Your task is to quote the material that follows, in full and exactly.

# Start of DATA EXCERPT

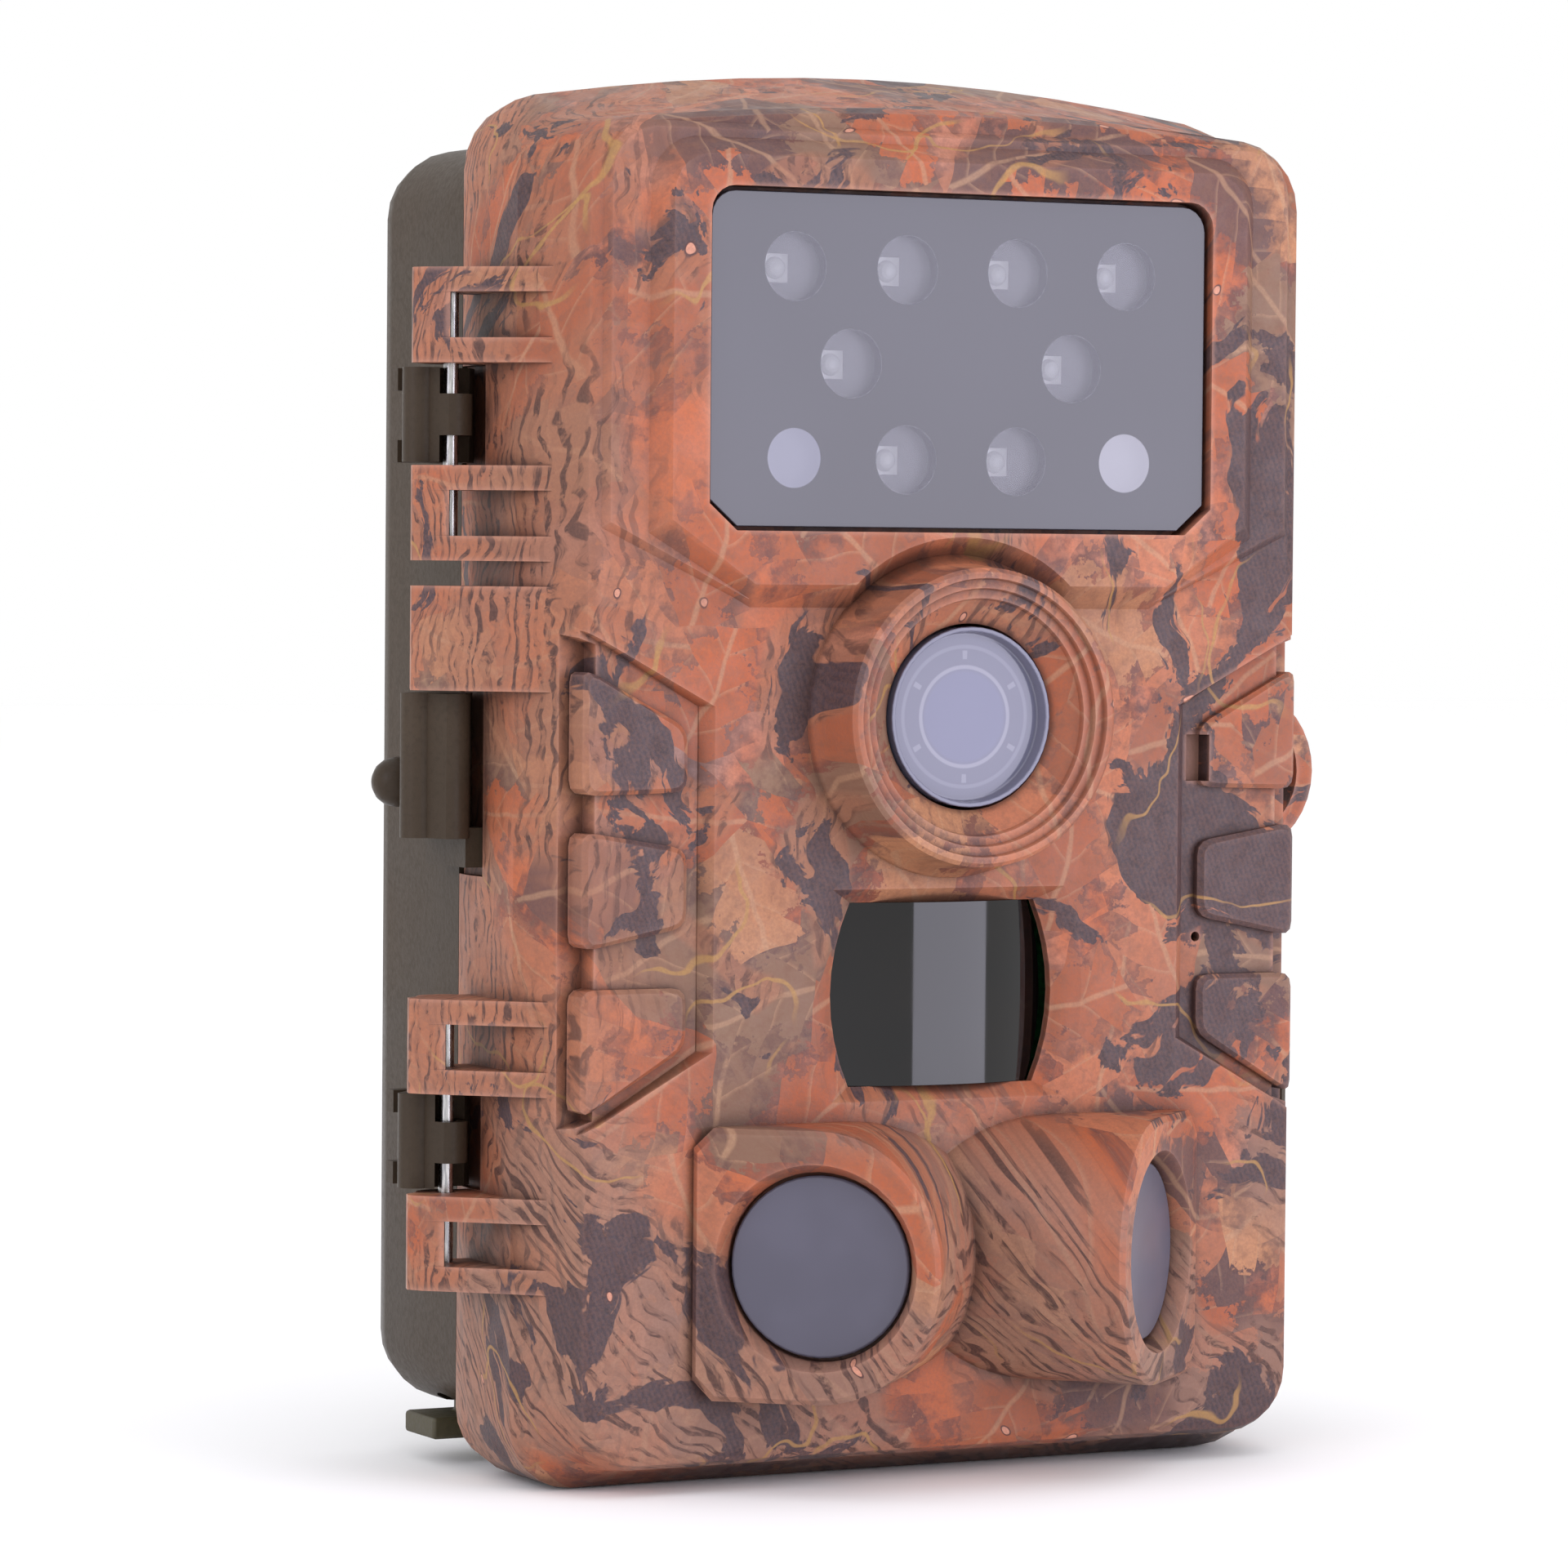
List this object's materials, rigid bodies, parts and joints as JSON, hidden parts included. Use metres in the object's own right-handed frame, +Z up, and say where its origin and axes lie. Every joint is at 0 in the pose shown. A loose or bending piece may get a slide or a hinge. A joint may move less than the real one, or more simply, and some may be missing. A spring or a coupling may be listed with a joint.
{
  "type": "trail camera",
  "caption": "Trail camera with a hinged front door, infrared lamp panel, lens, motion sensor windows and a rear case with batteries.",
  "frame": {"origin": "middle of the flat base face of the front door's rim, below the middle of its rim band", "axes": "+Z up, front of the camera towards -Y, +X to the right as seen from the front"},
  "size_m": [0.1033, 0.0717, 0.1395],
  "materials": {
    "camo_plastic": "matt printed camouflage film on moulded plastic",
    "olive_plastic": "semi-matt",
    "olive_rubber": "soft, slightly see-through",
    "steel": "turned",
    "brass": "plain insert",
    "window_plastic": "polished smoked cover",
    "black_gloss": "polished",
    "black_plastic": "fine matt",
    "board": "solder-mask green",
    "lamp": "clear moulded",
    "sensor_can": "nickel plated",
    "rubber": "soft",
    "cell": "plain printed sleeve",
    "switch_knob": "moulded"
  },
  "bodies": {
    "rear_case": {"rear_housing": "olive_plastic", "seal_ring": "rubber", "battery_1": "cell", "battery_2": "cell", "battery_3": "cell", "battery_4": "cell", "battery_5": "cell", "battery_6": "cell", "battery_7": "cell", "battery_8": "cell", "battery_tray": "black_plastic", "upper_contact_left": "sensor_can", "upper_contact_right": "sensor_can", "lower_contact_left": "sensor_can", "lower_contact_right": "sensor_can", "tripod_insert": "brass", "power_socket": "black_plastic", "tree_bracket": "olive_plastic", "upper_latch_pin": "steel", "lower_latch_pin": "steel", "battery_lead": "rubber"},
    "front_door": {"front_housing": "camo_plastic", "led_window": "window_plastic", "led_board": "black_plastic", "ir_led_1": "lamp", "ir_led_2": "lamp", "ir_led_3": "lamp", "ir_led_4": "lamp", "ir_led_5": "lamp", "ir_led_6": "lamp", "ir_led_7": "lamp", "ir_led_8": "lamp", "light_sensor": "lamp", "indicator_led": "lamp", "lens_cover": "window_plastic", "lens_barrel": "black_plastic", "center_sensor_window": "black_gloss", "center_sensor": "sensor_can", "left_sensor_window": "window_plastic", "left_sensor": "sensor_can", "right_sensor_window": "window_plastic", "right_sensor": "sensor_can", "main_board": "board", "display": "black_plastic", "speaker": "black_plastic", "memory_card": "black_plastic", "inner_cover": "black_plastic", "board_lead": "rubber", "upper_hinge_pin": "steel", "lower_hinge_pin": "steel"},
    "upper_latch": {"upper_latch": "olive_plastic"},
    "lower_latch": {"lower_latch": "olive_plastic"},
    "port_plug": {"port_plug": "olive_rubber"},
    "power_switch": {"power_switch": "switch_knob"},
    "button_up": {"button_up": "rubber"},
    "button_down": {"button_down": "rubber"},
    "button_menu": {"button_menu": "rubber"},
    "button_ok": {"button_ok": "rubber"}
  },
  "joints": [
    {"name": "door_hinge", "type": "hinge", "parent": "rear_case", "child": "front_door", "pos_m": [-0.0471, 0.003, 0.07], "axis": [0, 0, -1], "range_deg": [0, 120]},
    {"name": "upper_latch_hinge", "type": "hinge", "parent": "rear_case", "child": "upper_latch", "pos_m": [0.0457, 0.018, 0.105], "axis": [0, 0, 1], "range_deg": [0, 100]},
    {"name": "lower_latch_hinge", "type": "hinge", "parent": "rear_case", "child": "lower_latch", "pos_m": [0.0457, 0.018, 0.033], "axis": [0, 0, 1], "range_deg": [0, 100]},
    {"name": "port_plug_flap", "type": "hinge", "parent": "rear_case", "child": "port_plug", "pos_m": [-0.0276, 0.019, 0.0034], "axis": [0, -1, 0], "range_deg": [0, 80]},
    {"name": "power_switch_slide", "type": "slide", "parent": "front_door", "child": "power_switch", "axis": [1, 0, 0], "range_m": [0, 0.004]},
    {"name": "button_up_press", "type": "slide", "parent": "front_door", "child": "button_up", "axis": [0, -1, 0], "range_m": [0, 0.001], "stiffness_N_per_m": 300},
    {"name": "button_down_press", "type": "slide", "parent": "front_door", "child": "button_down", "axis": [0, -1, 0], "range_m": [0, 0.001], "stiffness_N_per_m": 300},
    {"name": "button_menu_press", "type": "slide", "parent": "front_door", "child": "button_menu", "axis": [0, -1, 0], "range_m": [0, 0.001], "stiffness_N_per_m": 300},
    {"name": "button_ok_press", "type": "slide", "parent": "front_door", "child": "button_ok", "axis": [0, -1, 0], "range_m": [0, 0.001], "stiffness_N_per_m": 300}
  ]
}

# End of DATA EXCERPT

> FULL SOLUTION:
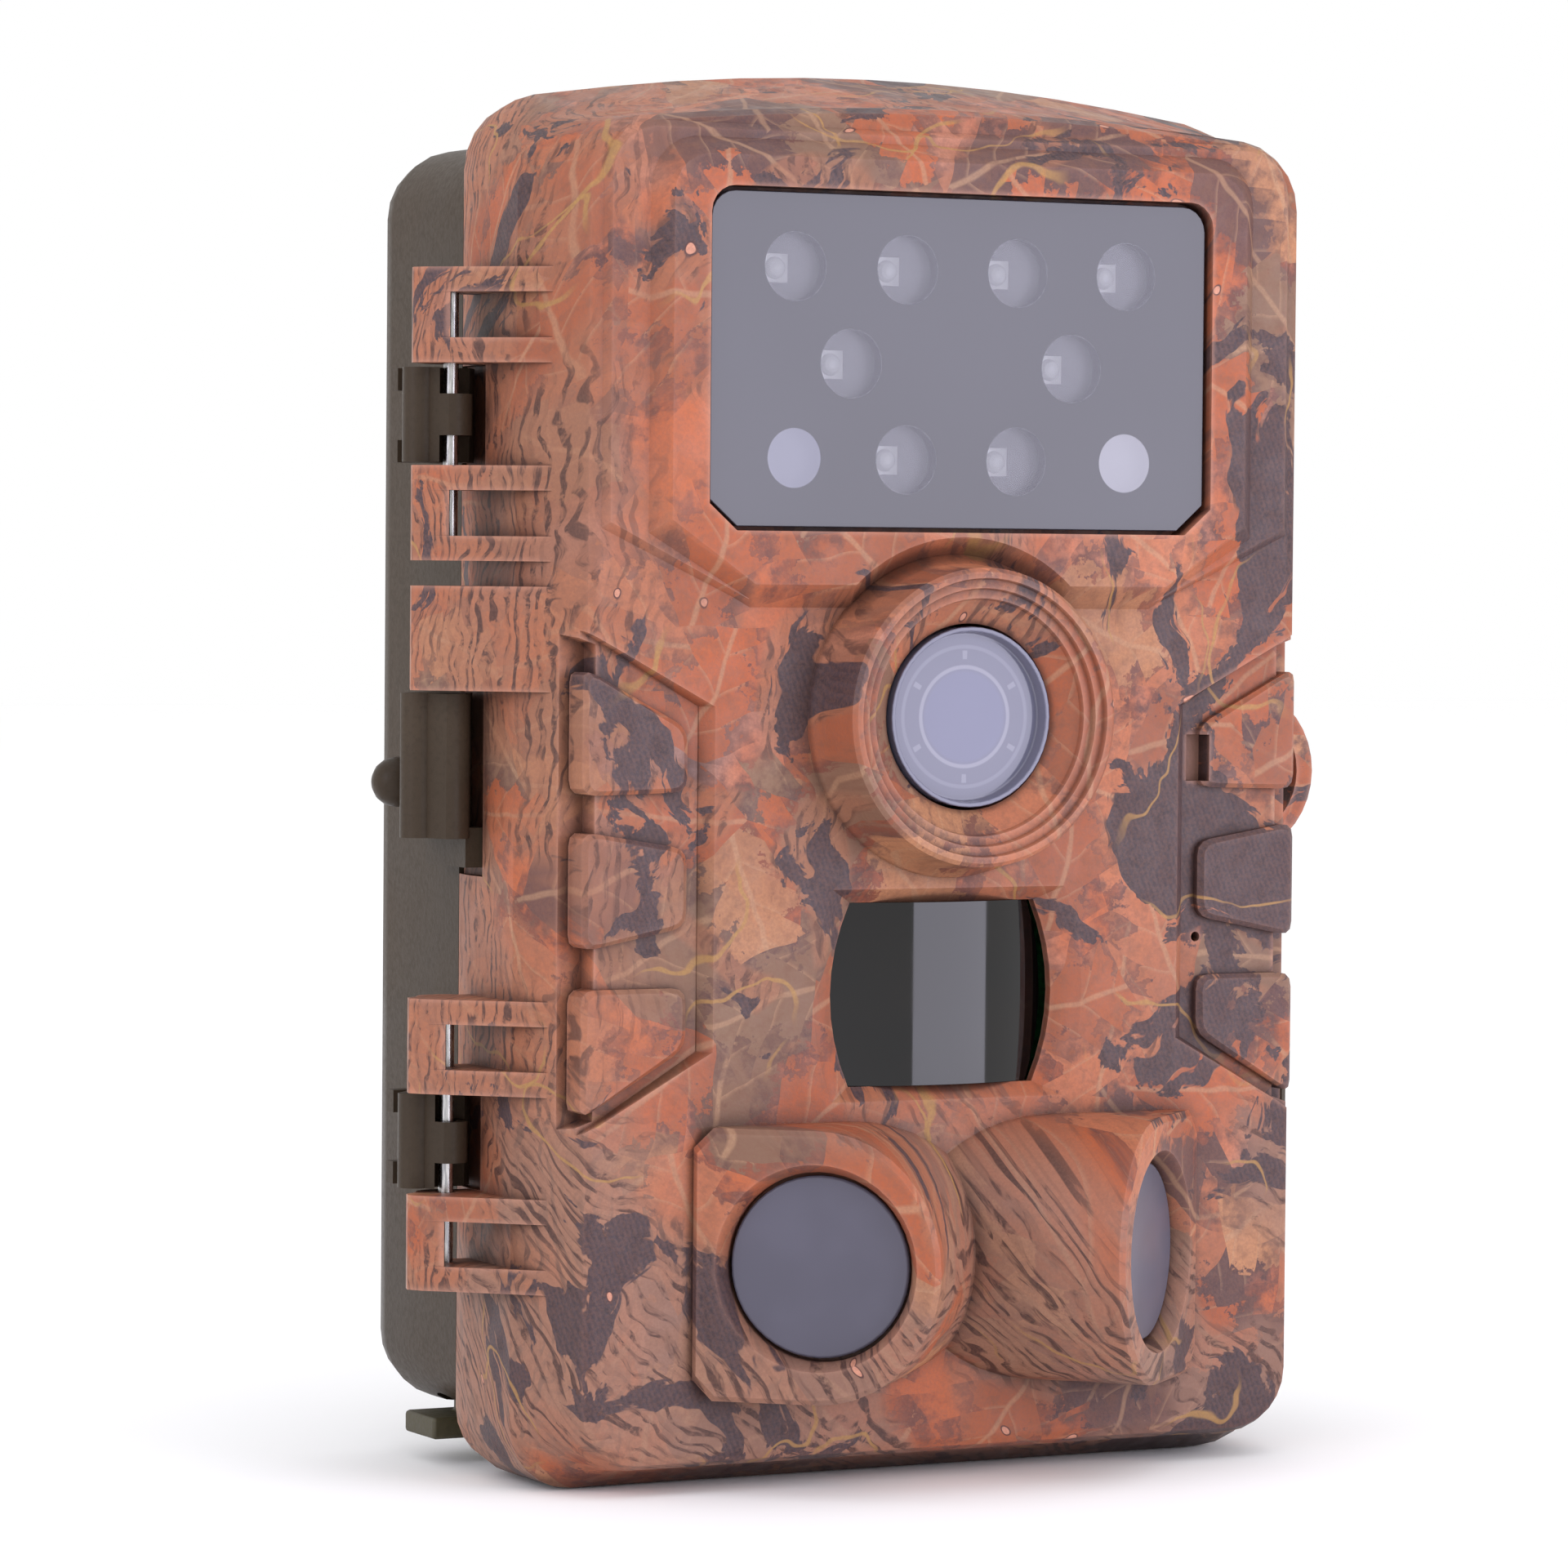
List this object's materials, rigid bodies, parts and joints as JSON, hidden parts included. Use metres in the object's own right-handed frame, +Z up, and say where its origin and axes lie. Every joint is at 0 in the pose shown. A loose or bending piece may get a slide or a hinge. A joint may move less than the real one, or more simply, and some may be missing. A spring or a coupling may be listed with a joint.
{
  "type": "trail camera",
  "caption": "Trail camera with a hinged front door, infrared lamp panel, lens, motion sensor windows and a rear case with batteries.",
  "frame": {"origin": "middle of the flat base face of the front door's rim, below the middle of its rim band", "axes": "+Z up, front of the camera towards -Y, +X to the right as seen from the front"},
  "size_m": [0.1033, 0.0717, 0.1395],
  "materials": {
    "camo_plastic": "matt printed camouflage film on moulded plastic",
    "olive_plastic": "semi-matt",
    "olive_rubber": "soft, slightly see-through",
    "steel": "turned",
    "brass": "plain insert",
    "window_plastic": "polished smoked cover",
    "black_gloss": "polished",
    "black_plastic": "fine matt",
    "board": "solder-mask green",
    "lamp": "clear moulded",
    "sensor_can": "nickel plated",
    "rubber": "soft",
    "cell": "plain printed sleeve",
    "switch_knob": "moulded"
  },
  "bodies": {
    "rear_case": {"rear_housing": "olive_plastic", "seal_ring": "rubber", "battery_1": "cell", "battery_2": "cell", "battery_3": "cell", "battery_4": "cell", "battery_5": "cell", "battery_6": "cell", "battery_7": "cell", "battery_8": "cell", "battery_tray": "black_plastic", "upper_contact_left": "sensor_can", "upper_contact_right": "sensor_can", "lower_contact_left": "sensor_can", "lower_contact_right": "sensor_can", "tripod_insert": "brass", "power_socket": "black_plastic", "tree_bracket": "olive_plastic", "upper_latch_pin": "steel", "lower_latch_pin": "steel", "battery_lead": "rubber"},
    "front_door": {"front_housing": "camo_plastic", "led_window": "window_plastic", "led_board": "black_plastic", "ir_led_1": "lamp", "ir_led_2": "lamp", "ir_led_3": "lamp", "ir_led_4": "lamp", "ir_led_5": "lamp", "ir_led_6": "lamp", "ir_led_7": "lamp", "ir_led_8": "lamp", "light_sensor": "lamp", "indicator_led": "lamp", "lens_cover": "window_plastic", "lens_barrel": "black_plastic", "center_sensor_window": "black_gloss", "center_sensor": "sensor_can", "left_sensor_window": "window_plastic", "left_sensor": "sensor_can", "right_sensor_window": "window_plastic", "right_sensor": "sensor_can", "main_board": "board", "display": "black_plastic", "speaker": "black_plastic", "memory_card": "black_plastic", "inner_cover": "black_plastic", "board_lead": "rubber", "upper_hinge_pin": "steel", "lower_hinge_pin": "steel"},
    "upper_latch": {"upper_latch": "olive_plastic"},
    "lower_latch": {"lower_latch": "olive_plastic"},
    "port_plug": {"port_plug": "olive_rubber"},
    "power_switch": {"power_switch": "switch_knob"},
    "button_up": {"button_up": "rubber"},
    "button_down": {"button_down": "rubber"},
    "button_menu": {"button_menu": "rubber"},
    "button_ok": {"button_ok": "rubber"}
  },
  "joints": [
    {"name": "door_hinge", "type": "hinge", "parent": "rear_case", "child": "front_door", "pos_m": [-0.0471, 0.003, 0.07], "axis": [0, 0, -1], "range_deg": [0, 120]},
    {"name": "upper_latch_hinge", "type": "hinge", "parent": "rear_case", "child": "upper_latch", "pos_m": [0.0457, 0.018, 0.105], "axis": [0, 0, 1], "range_deg": [0, 100]},
    {"name": "lower_latch_hinge", "type": "hinge", "parent": "rear_case", "child": "lower_latch", "pos_m": [0.0457, 0.018, 0.033], "axis": [0, 0, 1], "range_deg": [0, 100]},
    {"name": "port_plug_flap", "type": "hinge", "parent": "rear_case", "child": "port_plug", "pos_m": [-0.0276, 0.019, 0.0034], "axis": [0, -1, 0], "range_deg": [0, 80]},
    {"name": "power_switch_slide", "type": "slide", "parent": "front_door", "child": "power_switch", "axis": [1, 0, 0], "range_m": [0, 0.004]},
    {"name": "button_up_press", "type": "slide", "parent": "front_door", "child": "button_up", "axis": [0, -1, 0], "range_m": [0, 0.001], "stiffness_N_per_m": 300},
    {"name": "button_down_press", "type": "slide", "parent": "front_door", "child": "button_down", "axis": [0, -1, 0], "range_m": [0, 0.001], "stiffness_N_per_m": 300},
    {"name": "button_menu_press", "type": "slide", "parent": "front_door", "child": "button_menu", "axis": [0, -1, 0], "range_m": [0, 0.001], "stiffness_N_per_m": 300},
    {"name": "button_ok_press", "type": "slide", "parent": "front_door", "child": "button_ok", "axis": [0, -1, 0], "range_m": [0, 0.001], "stiffness_N_per_m": 300}
  ]
}